Listen More Than You Count
The biggest trap for beginners is getting lost in the mental math of "1-2-3...5-6-7..." While the count is the skeleton, the music is the soul. Your first mission is not to perfect the basic step, but to develop your ear.
The Practice: Spend 10 minutes a day just listening to salsa music. Don't try to dance. Close your eyes. Identify the core percussion: the crisp click of the clave, the deep pulse of the bass, the shimmer of the timbales. Tap your finger on your knee to the beat. When you can reliably find the "1" beat without thinking, you've just unlocked a superpower.
In class, stop mouthing the numbers. Instead, nod your head or give a tiny knee bounce to the beat. When your body internalizes the rhythm, your steps will naturally fall into place. You'll move from a stressed technician to a connected dancer.
Master the Frame, Not Just the Footwork
Beginners focus on their feet. Awesome dancers focus on the connection. For leads, this means creating clear, gentle signals with your torso and arms (your "frame"). For follows, it means maintaining a responsive, engaged posture to read those signals.
The Practice: Practice the basic step without a partner, but with your arms held in dance position as if you were connected. Keep your elbows up and slightly forward, shoulders relaxed. Feel your own stability. Then, with a partner, do the basic step slowly, focusing on maintaining a consistent, gentle pressure in your connected hands. The goal is to create a single, movable unit. If the footwork falters momentarily, a strong frame will get you back on track seamlessly.

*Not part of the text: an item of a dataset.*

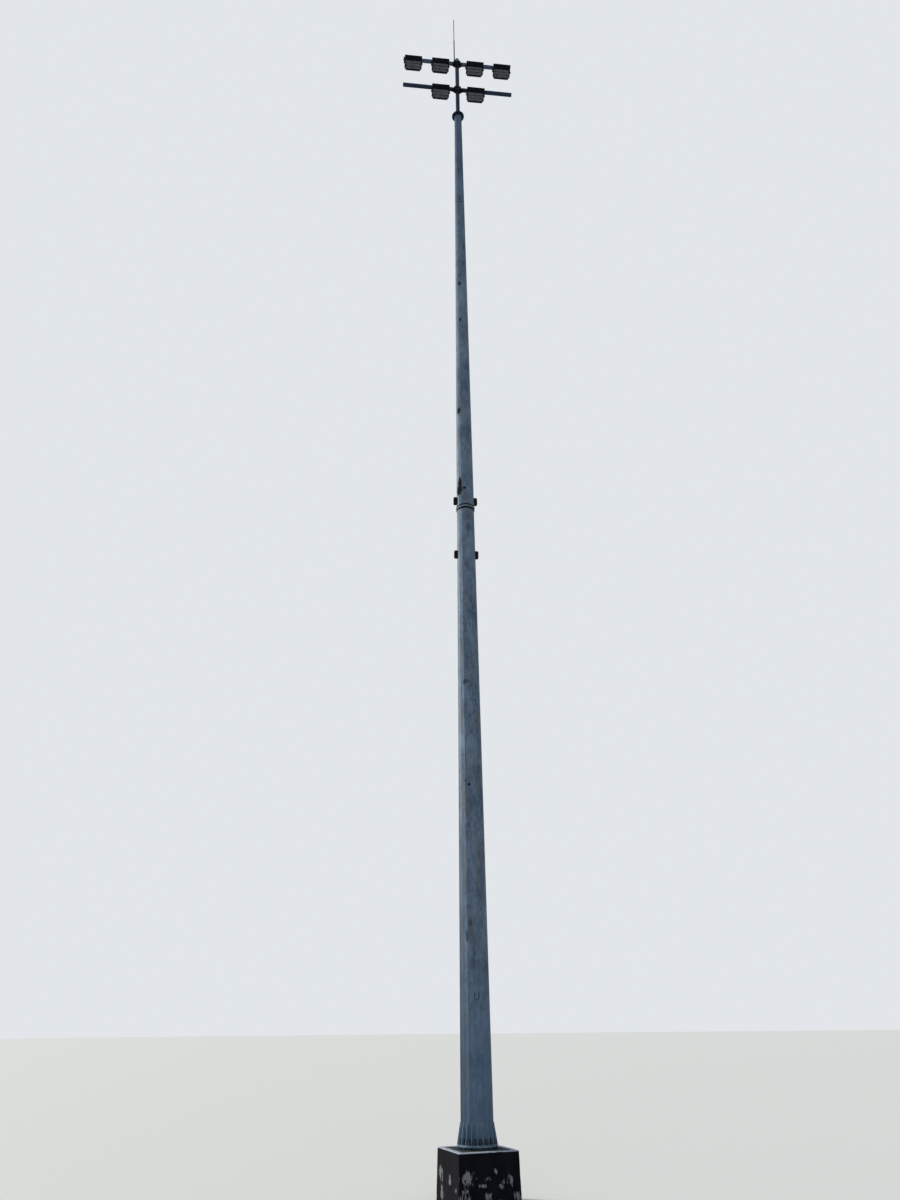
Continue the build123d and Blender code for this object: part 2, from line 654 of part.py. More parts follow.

A good frame makes even simple steps feel amazing to dance. It’s the difference between steering a shopping cart (awkward) and driving a sports car (awesome).
Embrace the "Social" in Social Dancing
Salsa is a conversation. It’s not a solo performance. The pressure to be "perfect" evaporates when you shift your goal from executing moves to connecting with your partner and enjoying the shared moment.
The Practice: Go to a beginner social dance or practica. For your first three dances, your only goals are: 1) Smile, 2) Say "thank you" at the end, and 3) Recover from a mistake by laughing and finding the beat again. Don't apologize for errors—just keep the dance going. The most beloved dancers at any level are not the most technical; they are the most joyful and gracious to dance with.
Remember, everyone started where you are. The salsa community thrives on encouragement. A positive attitude is the fastest track from awkward to accepted, and from accepted to awesome.
The Rhythm Awaits
Your journey in salsa isn't about erasing awkwardness—it's about layering confidence, musicality, and connection on top of it. The stumbles don't disappear; they become part of your story, the foundation of your fluency. Start with the music. Build your frame. Connect with people. The steps will come. Before you know it, you'll be the one making it look effortless, welcoming the next beginner into the fold. Now, go find your beat.